I can’t help but remember that the Moran section of Molloy begins “It is midnight. The rain is beating on the windows.” But it ends a hundred some-odd artful pages later with the artist’s confession: “I went into the house and wrote, it is midnight. The rain is beating on the windows. It was not midnight. It was not raining.”

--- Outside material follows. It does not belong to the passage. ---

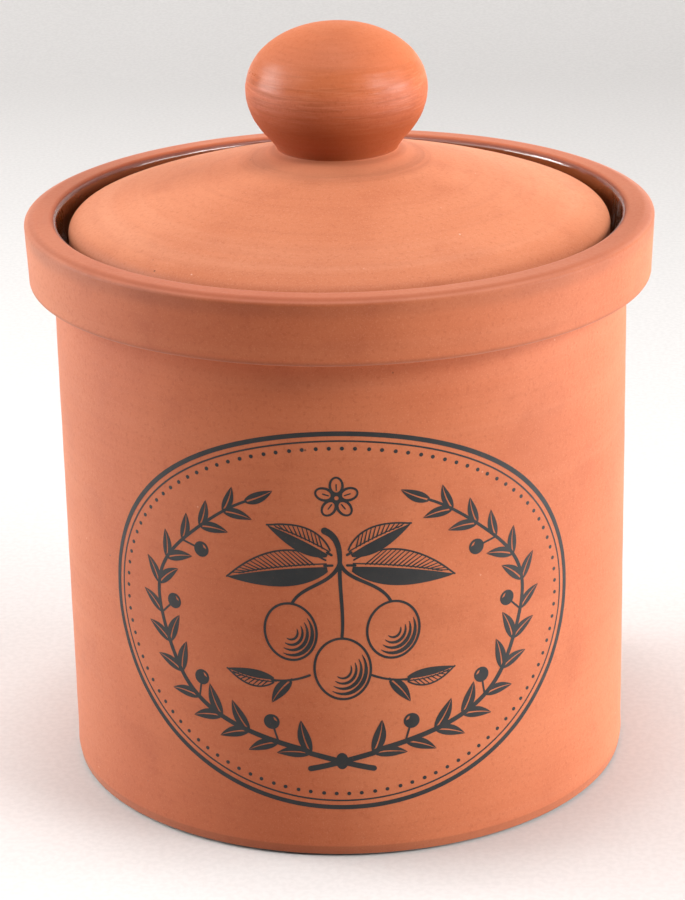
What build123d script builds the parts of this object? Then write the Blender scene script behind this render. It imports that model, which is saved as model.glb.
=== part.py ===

Robert Scanlan has taught at Harvard for 25 years. He recently revived the Poets’ Theatre, serving as the organization’s President of the Board and Artistic Director. His book Principles of Dramaturgy is forthcoming from Harvard University Press.

1 Comments

  1. S. E. Gontarski on May 6, 2018 at 4:13 am

    Among Robert Scanlan’s rhetorical questions is one that asks why “Neither” is not included among the Collected Poems of 2014. The simple answer is that Beckett rejected its inclusion in Calder collections of poetry because he considered it a work of prose. On the other hand, that is why it is included in The Complete Short Prose, 1929-1989, which carries a note on the issue. Overall, though, quite a fine, careful, informative review.